Nos últimos anos grafiteiros e artistas usaram os enormes prédios que ficam no entorno do Minhocão como tela de arte. Produtores culturais como o “artivista” Kleber Pagú e a bailarina Fernanda Bueno fazem uma curadoria e chamam muitos desses grafiteiros para expor os trabalhos deles.

“O Minhocão é onde eu tenho conseguido vivenciar uma verdadeira transformação na cidade a partir apenas de uma ideia. Porque nada está sendo construindo no ponto de vista da construção física. Você não está construindo nenhum prédio, você não está construindo nenhuma tela. As telas já estão aí, os prédios já estão aqui, o viaduto já está aqui. A única coisa que está sendo mudada é o pensamento sobre esses lugares”, explica Pagú.

A produtora cultural Fernanda Bueno acredita que a experiência do Minhocão se torna mais democrática e plural com essa intervenção artística. “Além de ser a nossa praia, de ser um lugar onde a gente vem tomar um sol, vem andar, vem correr, vem encontrar os amigos agora que a gente tá podendo se encontrar. Sendo um espaço público, um espaço aberto e uma galeria de arte em diálogo com todos esses outros modos de ocupar esse espaço”, diz Fernanda.

A realidade da parte de baixo

Ao longo das 60 pilastras que fazem parte da estrutura do Minhocão, também há vários grafites, mas todos eles estão tomados pela sujeira, por propaganda, lambe-lambe e aí fica muito mais difícil apreciar a arte.

Andando de um lado até o outro do Minhocão existem mais de 40 barraquinhas. Muita gente acaba aproveitando essa estrutura para se proteger da chuva e morar embaixo delas. Uma das barracas que mais se destacam é uma “casa suspensa” no trecho da Rua Amaral Gurgel. Debaixo do viaduto moram pessoas há muito tempo.

É o caso do catador Edvaldo dos Santos: “Eu tenho 39 anos, eu moro aqui no Minhocão, Amaral Gurgel, há 10 anos. Morar debaixo do Minhocão é uma área de risco porque aqui tem várias populações que passam e você não sabe se vão mexer com você por maldade ou para ajudar”.

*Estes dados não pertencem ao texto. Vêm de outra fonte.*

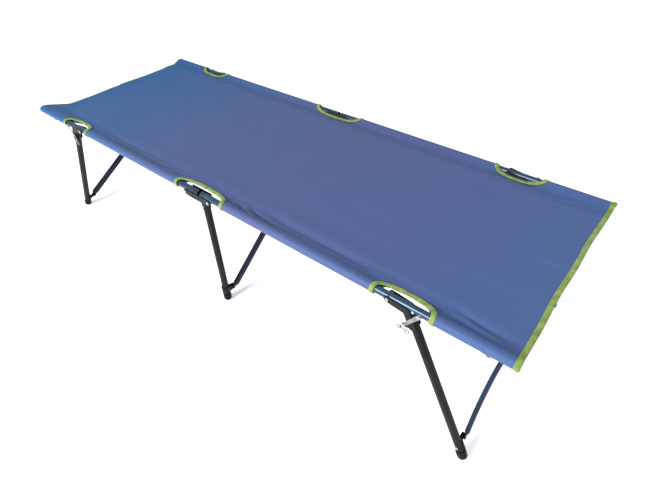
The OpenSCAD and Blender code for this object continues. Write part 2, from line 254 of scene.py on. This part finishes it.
def rubber_material(name, colour, rough):
    s = Shader(name, colour, rough)
    s.set(Specular_IOR_Level=0.12)
    pale = tuple(2.2 * c + 0.004 for c in colour)
    s.colour(s.ramp(s.noise(60.0, 5.0), [(0.4, colour), (0.85, pale)]))
    s.rough(s.noise(150.0, 3.0), rough - 0.08, rough + 0.08)
    s.bump((s.noise(600.0, 3.0), 0.12, 0.0004))
    return s.material


def floor_material():
    s = Shader("pale_floor", (0.93, 0.93, 0.93), 0.9)
    s.set(Specular_IOR_Level=0.0, Emission_Color=(1, 1, 1, 1), Emission_Strength=0.36)
    s.colour(s.ramp(s.noise(0.4, 2.0), [(0.3, (0.925, 0.925, 0.93)), (0.7, (0.94, 0.94, 0.94))]))
    return s.material


FABRIC = fabric_material()
LIME = binding_material()
THREAD = thread_material()
LEG_PAINT = paint_material("leg_powder_coat", (0.006, 0.008, 0.008), (0.013, 0.016, 0.0155), 0.12)
BRACE_PAINT = paint_material(
    "brace_powder_coat", (0.005, 0.008, 0.017), (0.010, 0.017, 0.038), 0.2, rough=(0.3, 0.42)
)
# the right braces' coat: the same dark brace paint, made lighter and bluer as a painted blue reflection
BRACE_PAINTED_REFLECTION = paint_material(
    "brace_coat_painted_blue_reflection", (0.011, 0.024, 0.052), (0.022, 0.048, 0.100), 0.4, rough=(0.28, 0.38)
)
RAIL_PAINT = paint_material(
    "rail_blue_steel", (0.014, 0.034, 0.068), (0.028, 0.068, 0.118), 0.5, rough=(0.26, 0.36), metallic=0.4
)
ZINC = steel_material("zinc_plate", (0.15, 0.155, 0.155), (0.26, 0.265, 0.26))
HEAD = steel_material("head_steel", (0.20, 0.20, 0.21), (0.32, 0.32, 0.34))
RIVET = rivet_material()
RUBBER = rubber_material("foot_rubber", (0.003, 0.003, 0.0035), 0.5)
PLASTIC = rubber_material("hub_plastic", (0.005, 0.0055, 0.007), 0.42)


# ---- helpers ----------------------------------------------------------------------------


def smoothstep(t):
    t = min(1.0, max(0.0, t))
    return t * t * (3 - 2 * t)


def bell(t):
    return math.exp(-(t**2))


def power(value, exponent):
    """value to a power with its sign kept, which squares up the outline of an oval."""
    return math.copysign(abs(value) ** exponent, value)


def steps(a, b, size):
    """Even steps of about this size from a to b."""
    count = max(2, int(round(abs(b - a) / size)) + 1)
    return [a + (b - a) * i / (count - 1) for i in range(count)]


def turns(count):
    """Angles all the way round, without the last."""
    return [2 * math.pi * i / count for i in range(count)]


def tangent(path, i):
    return (path[min(i + 1, len(path) - 1)] - path[max(i - 1, 0)]).normalized()


def add_mesh(name, points, faces, material, smooth=True):
    mesh = bpy.data.meshes.new(name)
    mesh.from_pydata([tuple(p) for p in points], [], faces)
    mesh.validate()
    mesh.update()
    if smooth:
        mesh.polygons.foreach_set("use_smooth", [True] * len(mesh.polygons))
    obj = bpy.data.objects.new(name, mesh)
    bpy.context.scene.collection.objects.link(obj)
    mesh.materials.append(material)
    return obj


def skin(name, rows, material, closed=False, flip=False):
    """A sheet over rows of points, each as long as the first; closed joins up each row and caps both ends."""
    n = len(rows[0])
    faces = []
    for j in range(len(rows) - 1):
        for i in range(n if closed else n - 1):
            k = (i + 1) % n
            quad = (j * n + i, j * n + k, (j + 1) * n + k, (j + 1) * n + i)
            faces.append(quad[::-1] if flip else quad)
    if closed:
        faces.append(tuple(range(n))[::-1])
        faces.append(tuple(range(n * (len(rows) - 1), n * len(rows))))
    return add_mesh(name, [p for row in rows for p in row], faces, material)


def sweep(name, path, outline, frames, material):
    """Sweeps outline, a closed list of (a, b), along path; frames gives the two axes at each point."""
    rows = []
    for point, (a_axis, b_axis) in zip(path, frames):
        rows.append([Vector(point) + a * a_axis + b * b_axis for a, b in outline])
    return skin(name, rows, material, closed=True)


# ---- the fabric's shape -----------------------------------------------------------------

TROUGH = 0.0115  # how far the cloth falls beside a rail
TROUGH_WAVE = 0.0015
TROUGH_WIDE = 0.034
HANG = 0.015  # how far its middle hangs
ACROSS_FROM = 0.046  # where it leaves the trough, from the side
ACROSS_RUN = 0.20
END_REACH = 0.15  # how far from the hem the ends' own dips reach
SWELL = (0.0022, 0.085, 0.022)  # the swell beside the trough: height, depth from the side and width
SEAM_RIDGE = (0.0008, SEAM_DEPTH, 0.0020)
HEM_HOLLOW = 0.005
HEM_WAVE = 0.0012

# at each end and side: how much deeper the hem dips beside the rail, how far its middle hangs, and
# how wide the dip is
END_DIP = {
    (-1, -1): (0.014, 0.020, 0.110),
    (-1, 1): (0.003, 0.018, 0.050),
    (1, -1): (0.007, 0.016, 0.045),
    (1, 1): (0.002, 0.014, 0.045),
}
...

Edvaldo mora com a esposa e cuida do Vagner, também catador, que está se recuperando de uma cirurgia. “O que eu vejo de bom aqui embaixo são as pessoas. Às vezes é perigoso, eles podem de roubar, mas você tem que ficar na sua”, conta Vagner da Silva Menezes.

Diariamente é possível encontrar pessoas que tentam ajudar quem mora na rua. Patrícia Burgos, bacharel em Direito, e o marido servem lanche e café quente. “Eu passo aqui sempre e eu vejo eles pedindo. Eu peguei dinheiro meu, fui no supermercado, comprei pão, comprei leite, comprei café, comprei ovo, fiz em casa e vim distribuir pra eles”, ela conta.

Um trecho interessante da parte de baixo do Minhocão é o Terminal Amaral Gurgel. As características do Minhocão mudam totalmente e, de repente é possível vivenciar uma calmaria que só é rompida quando passa um ônibus. No terminal, passam apenas cinco linhas: duas vão para a Zona Norte e três para a Zona Sul de São Paulo. Passageiros e moradores contam que, durante a madrugada, a estrutura do terminal é usada também para abrigar moradores que vivem em outras partes do elevado.

O lazer no fim de semana

Desde 2016 o elevado fecha aos fins de semana e se transforma no Parque Minhocão. Aos sábados e domingos, é possível encontrar pessoas tomando sol, correndo, fazendo exercícios e passeando com o cachorro.

Além disso, a prefeitura monta bancos e estruturas de madeira para que as pessoas possam se sentar e conviver no elevado. “Eu gosto de me arrumar para vir aqui. Fiz até um trabalho sobre o Minhocão falando dos grafites do Nelson Mandela e de um peixe”, conta Valerie Trevisan Smith, de 11 anos, que anda de patins nos fins de semana com a mãe.

Outro destaque é Ágata, que acena para todos que passam pelo Minhocão. A bebê de oito meses ri e acena para todo mundo da janela de um apartamento na altura do elevado.

“A gente não imaginava esse sucesso todo não. Todo mundo que passa ali no Minhocão resolve mexer com ela, todos passam, e ela chama a atenção, o pessoal dá tchau, ela responde, sorri, brinca”, conta o pedreiro Marcos Ferreira Costa, pai da Ágata.

Além da bebê, uma surpresa inesperada é o galo Pepê andando pelo elevado. A estudante Ingrid Aguiar ganhou o galo de estimação e aproveita para passear com ele. “O Pepê já acostumou e virou uma celebridade. Todo mundo na Barra Funda conhece o galo Pepê”, ela conta.